The next day, the surrender of the Wehrmacht in northern Germany, Denmark and the Netherlands was agreed with the commander of British forces, Field Marshal Bernard Montgomery, and set to come into force on 5 May, the day that Army Group G also capitulated to the Americans in the south. Dönitz, Jodl, Keitel and Schwerin von Krosigk, the remaining military and political leadership of the Third Reich, still hoped that they were concluding a separate armistice in the west, so that they could execute a fighting withdrawal from the eastern front and save as many divisions from surrendering to the Soviets as possible.

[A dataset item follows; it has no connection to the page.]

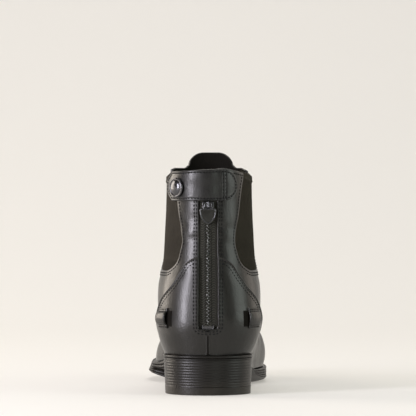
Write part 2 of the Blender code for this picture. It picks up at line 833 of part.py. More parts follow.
def make_zip(cloth, metal):
    """Zip in its slot: tape behind, chain of teeth down the middle, bottom stop."""
    top = COLLAR_HEIGHT - 2 * GAP
    low = ZIP_BOTTOM + GAP
    back = -WALL
    front = back + ZIP_TAPE_THICKNESS
    slot_half, slot_height = slot_edge()
    heights = np.concatenate([[low], slot_height[1:], np.linspace(slot_height[-1], top, 18)[1:]])
    halves = np.interp(heights, slot_height, slot_half) - 2 * GAP
    across = halves[:, None] * np.linspace(-1.0, 1.0, 5)
    height = np.repeat(heights[:, None], 5, axis=1)
    wrap("zip_tape", back_form, across, height, back, front, cloth)

    half = ZIP_CHAIN_WIDTH / 2
    heights = np.linspace(low + 2 * STOP_HEIGHT, top, 20)
    across, height = np.meshgrid(np.array([-half, -half / 2, half / 2, half]), heights)
    crown = np.where(np.abs(across) < half * 0.9, 1.0, 0.55) * ZIP_CHAIN_THICKNESS
    wrap("zip_chain", back_form, across, height, front + GAP, front + GAP + crown, metal)

    half = STOP_WIDTH / 2
    heights = np.linspace(low + STOP_HEIGHT / 2, low + 1.5 * STOP_HEIGHT, 5)
    across, height = np.meshgrid(np.linspace(-half, half, 5), heights)
    wrap("zip_stop", back_form, across, height, front + GAP, front + GAP + ZIP_CHAIN_THICKNESS, metal)
    return front + GAP + ZIP_CHAIN_THICKNESS


def back_face(height):
    """Place in Y of the upper's outer face at the middle of the back."""
    return float(back_line(height)) - HEEL_LENGTH / 2


def join(thing, other):
    """Unite a second closed form with a piece, and hide that form."""
    modifier = thing.modifiers.new("join_" + other.name, "BOOLEAN")
    modifier.operation = "UNION"
    modifier.object = other
    modifier.solver = "EXACT"
    other.hide_render = True
    other.display_type = "WIRE"


def pull_clearance():
    """Room that the bridge leaves round the pull's hinge axis."""
    return PULL_THICKNESS / 2 + GAP


def slider_top():
    """Height of the slider's top edge, just under the tab."""
    return TAB_BOTTOM - 2 * GAP


def pull_height():
    """Height of the pull's hinge axis, in a bridge that ends level with the slider."""
    return slider_top() - BRIDGE_THICKNESS - pull_clearance()


def pull_axis(chain_front):
    """Place in Y of the pull's hinge axis, and the front of the slider's plate."""
    surface = back_face(pull_height())
    plate_front = surface - chain_front - GAP - SLIDER_THICKNESS
    return plate_front - GAP - PULL_THICKNESS / 2, plate_front


def make_slider(chain_front, metal):
    """Slider: a plate on the chain with a narrow bridge that carries the pull."""
    axis, plate_front = pull_axis(chain_front)
    top = slider_top()
    half = SLIDER_WIDTH / 2
    shoulder = 0.7 * half
    waist = top - 0.55 * SLIDER_LENGTH
    foot = top - SLIDER_LENGTH
    outline = [(-shoulder, foot), (shoulder, foot), (half, waist), (half, top), (-half, top), (-half, waist)]
    slider = carry("zip_slider", outline, plate_front, plate_front + SLIDER_THICKNESS, "Y", metal)

    roof_back = axis - pull_clearance()
    roof_front = roof_back - BRIDGE_THICKNESS
    low = pull_height() - pull_clearance() - BRIDGE_THICKNESS
    sunk = plate_front + SLIDER_THICKNESS / 2
    outline = [
        (sunk, low), (roof_front, low), (roof_front, top), (sunk, top),
        (sunk, top - BRIDGE_THICKNESS), (roof_back, top - BRIDGE_THICKNESS),
        (roof_back, low + BRIDGE_THICKNESS), (sunk, low + BRIDGE_THICKNESS),
    ]
    bridge = carry("slider_bridge_form", outline, -BRIDGE_WIDTH / 2, BRIDGE_WIDTH / 2, "X", metal)
    join(slider, bridge)
    return slider


def shield_outline():
    """Half outline of the pull's shield, top to point, as places across and down from the axis."""
    down = PULL_EYE_LENGTH + PULL_THICKNESS / 2 + SHIELD["down"] * SHIELD_LENGTH
    return SHIELD["half"] * SHIELD_WIDTH / 2, down


def make_pull(chain_front, metal):
    """Pull tab that hangs from the slider's bridge: a round bar in an eye, and a shield below it."""
    axis, _ = pull_axis(chain_front)
    across, down = shield_outline()
    point = down[-1] + (1 - SHIELD["down"][-1]) * SHIELD_LENGTH
    right = list(zip(across, -down))
    left = list(zip(-across, -down))
    outline = right + [(0.0, -point)] + left[::-1]
    half = PULL_THICKNESS / 2
    inner = [(x * (1 - 2 * PULL_RIM / SHIELD_WIDTH),
              -down[0] - PULL_RIM + (z + down[0]) * (1 - 2.2 * PULL_RIM / SHIELD_LENGTH)) for x, z in outline]
    count = len(outline)
    rings = [
        [(x, half, z) for x, z in outline],
        [(x, -half, z) for x, z in outline],
        [(x, -half, z) for x, z in inner],
        [(x * 0.96, -half + PULL_RECESS, z) for x, z in inner],
    ]
    vertices = [vertex for ring in rings for vertex in ring]
    numbers = [list(range(k * count, (k + 1) * count)) for k in range(4)]
    faces = [tuple(numbers[0]), tuple(numbers[3])]
    for k in range(3):
        faces += strip_faces(numbers[k], numbers[k + 1], True)
    pull = add_object("zip_pull", vertices, faces, metal)
    pull.location = (0.0, axis, pull_height())

    bar = PULL_EYE_WIDTH / 2
    arm = (PULL_EYE_WIDTH - BRIDGE_WIDTH - 4 * GAP) / 2
    reach = -(down[0] + PULL_RIM / 2)
    slim = half - PULL_RECESS / 2
    side = [(-slim, reach), (slim, reach), (slim, 0.0), (-slim, 0.0)]
    forms = [
        carry("pull_bar_form", arc((0.0, 0.0), half, 0, 360, 17)[:-1], -bar, bar, "X", metal),
        carry("pull_left_arm_form", side, GAP - bar, arm - bar, "X", metal),
        carry("pull_right_arm_form", side, bar - arm, bar - GAP, "X", metal),
    ]
    for form in forms:
        form.location = pull.location
        join(pull, form)
    return pull


def tab_line(reach):
    """Turn on the shaft's back that lies a given distance round from its middle."""
    height = TAB_BOTTOM + TAB_WIDTH / 2
    turns = np.linspace(0.0, 0.75 * math.pi, 200)
    points = shaft_form(np.sign(reach) * turns + 1e-9 * np.sign(reach), height * np.ones_like(turns))
    run = np.concatenate([[0.0], np.cumsum(np.linalg.norm(np.diff(points, axis=0), axis=1))])
    return float(np.sign(reach)) * np.interp(abs(reach), run, turns)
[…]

It was a complex and dangerous manoeuvre, but during the first week of May as many as 1.8 million German soldiers managed to disengage from the Red Army and surrender to the Western powers.
35
In Breslau itself, a delegation of Protestant and Catholic clergy called on General Niehoff on 4 May, asking him: ‘Is continuing the defence of Breslau something which you could justify to God?’ Niehoff took heed and quietly set about negotiating a ceasefire, despite the pressure from Dönitz to hold out – transmitted by both the new Commander-in-Chief of the Wehrmacht, Field Marshal Schörner, and Gauleiter Hanke, the new head of the SS. In his proclamation to his troops on 5 May, Niehoff pointed out that ‘Hitler is dead, Berlin has fallen. The Allies of East and West have shaken hands in the heart of Germany. Thus the conditions for a continuation of the struggle for Breslau no longer exist. Every further sacrifice is a crime.’ With a gesture to Simonides’ epitaph to the 300 Spartans at Thermopylae, he concluded, ‘We have done our duty, as the law demanded.’ The next day, the Germans handed over their positions.
36
August Töpperwien had been shielded by the battle for Breslau. As he carried on running his prisoner-of-war camp at Petersdorf in Upper Silesia, on 2 May he had listened to Dönitz’s appeal to the German people to go on fighting the British and Americans as long as they sided with Bolshevism. Töpperwien finally acknowledged that Hitler’s ‘terrible miscalculation’ – underlined in red in his diary – was ‘to make war against the Anglo-Americans when his real enemy is Bolshevism!?!’ In his despair at Germany’s impending defeat, the Gymnasium teacher returned once more to his belief that ‘A mankind who wages war like this has become godless. The Russian barbarities in the German east – the terror attacks of the Anglo-Americans – our struggle against the Jews (sterilisation of healthy women, shooting everyone from infants to old women, gassing of Jewish transport trains)!’
37
Töpperwien had acknowledged the full scale of the German extermination of the Jews once before, back in November 1943. Whatever knowledge he had accumulated about transport trains and gas chambers he had pushed aside until Germany’s final defeat forced him to reflect once more on what he knew. But by equating the murder of the Jews with Allied bombing and Bolshevik terror, morally condemning these acts of extreme immorality as ‘godless’, his words acknowledged and simultaneously dissipated guilt by relativising and diffusing it. And his own
völkisch
belief in Germans’ ‘civilising mission’ meant that he could never equate the nations which had committed these acts. On 3 May, he tuned in to hear the radio appeal of the new German Foreign Minister, Schwerin von Krosigk, to the Western powers to fight Bolshevism jointly and he asked himself: ‘Would it have been possible to get England and America to join the anti-Bolshevik front in spite of Liberalism and World Jewry?!?!’ Whatever his sense of moral horror at the murder of the Jews, August Töpperwien still counted them amongst Germany’s most powerful adversaries. On 6 May, the same day that Breslau fell, Captain August Töpperwien was taken prisoner by the Soviets, abandoning his diary in the attic of a house where it was discovered by Polish schoolchildren fifty years later.
38
While the farmers slaughtered their pigs in Unterbernbach so that the Americans would not take them, on the afternoon of 2 May Victor Klemperer walked to the next village to go shopping. In the church square he saw his first Americans, a column of repair vehicles. Most of them were black soldiers. Falling into conversation with a young German woman in a side street, he learned that apart from ransacking the shops on the first day, the troops ‘had been altogether decently behaved. “The blacks too?” She almost beamed with delight. “They’re even friendlier than the others, there’s nothing to be afraid of.”’ Since the shops were likely to remain closed for a week, she showed him how to buy bread at the back door of the bakery.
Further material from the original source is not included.